Degeneration of tractor rally from Singhu Border to Red Fort

Peaceful protest lies in tatters after clashes in Red Fort

Politics

January 26, 2021

/ By / New Delhi

Having traversed distance of close to 30 km from Singhu Border to Red Fort with grit and determination but peacefully, mayhem broke loose when protesting farmers entered the historic monument and damaged some fixtures in the 17th century world heritage site.

“This is not what our protest was all about. We have been protesting peacefully for months and even been at the borders of Delhi without any incident. But today, to see some people turn to violence, attack the police and damage a piece of history that is shared by the entire nation was extremely heart-breaking,” Ankit Pradhan, a theatre artist from Meerut, tells Media India Group while standing at the stairs of the Red Fort, with a piece of cloth covering the injuries on his head that he sustained when he tried to prevent a group of farmers from attacking a policeman.

Pradhan says that the day’s violence at Red Fort has disheartened him and that he was not sure about whether he would continue to support the protest like he has been doing for the last two months.

The violence indeed left many of the protestors also shocked. Seeing a handful of youth trying to rappel up to the top of the Red Fort, while the policemen on duty were pleading with them to get down, a group of farmers criticised their colleagues. “Such actions will only tarnish the protest which has earned people’s respect and we will end up wasting all the hard work put in by millions of farmers all over India over the past four months,” they tell Media India Group.

The violence broke out rather suddenly and without any clear trigger. Having breached with ease and with a certain grace dozens of barriers placed by Delhi Police all along the route, the protest reached Red Fort early afternoon. Thousands of farmers swarmed the grounds in front of the Red Fort, taking selfies and groupfies with celebratory gestures and with loud cries of “Jo Bole So Nihal, Sat Sri Akal” (Blessed be the one who takes His name). “We had set out to reach Delhi and show to (Prime Minister Narendra) Modi what we are capable of. None of his tricks to stop us could work and we finally reached the heart of the capital,” says a group of young farmers from Amritsar.

The entire atmosphere resembled a village fair as people sat down on the grass lawns and enjoyed the hazy afternoon sun. However, just behind them scores of protestors, mainly youth, entered the premises of the iconic fort and climbed atop, hoisting flags of the Kisan Morcha as well as the Sikh flag on the ramparts.

“We had come to conquer, and so we have. If we Sikhs set out to do something, no one can stop us. Let Modi learn his lessons from today’s march. It is time that he repeals the laws so we all can go back home which we have left over two months ago,” says a group of farmers from Naggal Sarsa on the border of Himachal Pradesh and Punjab.

For almost two hours, the farmers went in and out of the fort at will and peacefully even as dozens of policemen stood guard but let them pass freely. However, all of a sudden, the situation went out of control as an a group of about 150-200 angry protestors disputed with the police. The dispute degenerated into violence and as police resorted to a mild lathi-charge inside the fort premises.

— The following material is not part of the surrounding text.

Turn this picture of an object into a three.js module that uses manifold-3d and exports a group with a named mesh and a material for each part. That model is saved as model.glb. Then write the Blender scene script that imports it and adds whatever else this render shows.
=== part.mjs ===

This enraged the farmers and they in turn attacked the police force, attacking them with sticks, rods and stones. In the melee, a few policemen were hurt, including at least a couple who sustained head injuries. All this while, some farmers were trying to protect the police, forming a human chain in front of the cops and pleading with their colleagues to remain peaceful and not resort to violence.

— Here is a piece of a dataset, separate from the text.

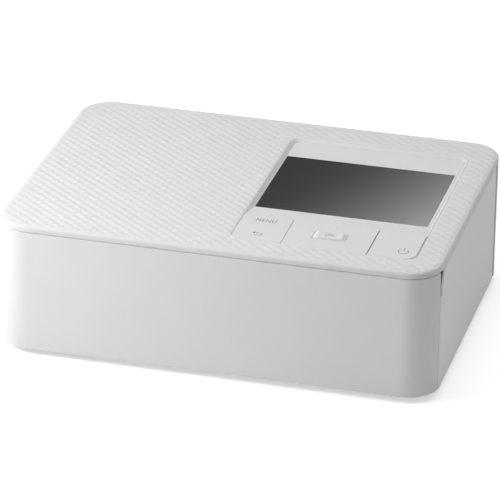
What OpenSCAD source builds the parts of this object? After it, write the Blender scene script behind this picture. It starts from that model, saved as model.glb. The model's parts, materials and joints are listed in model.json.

However, the violence spread to other parts of the fort and the protestors attacked police vehicles parked over there. They also turned on several media persons on the spot. The small group of protestors also smashed the spotlights used to illuminate the historic monument and destroyed some furniture used by police.

The situation remained out of control for over two hours as protestors continued their standoff with the police. Finally, it was after a group of protestors were allowed to go atop the Fort again to put flags of the protest and some specially-decorated horses allowed to parade that the protestors calmed down.

After the horses returned, a special prayer meeting was organised inside the Fort and then the protestors began to disperse, shouting slogans of victory.

It was almost dusk when the first tractors began to leave Red Fort grounds to head back to the Singhu border, which has been their home for the past 62 days.

The All India Kisan Sangharsh Coordination Committee condemned the violence and said that its members were not part of the violence, which they blamed on a small group of miscreants who took the law into their hands. “We have been running an entirely peaceful protest for last two months. Today, over 500,000 farmers marched through Delhi for hours and despite all attempts of Delhi Police and the central government to put barricades in their path and stop them, they remained peaceful. We condemn any violence that may have occurred today and disassociate the Kisan Morcha from this. We repeat our commitment to a peaceful protest,” D Sunilam, member of the All India Kisan Sangharsh Samanvay Samiti, a body that groups representatives of 250 farmer organisations from across the country, tells Media India Group.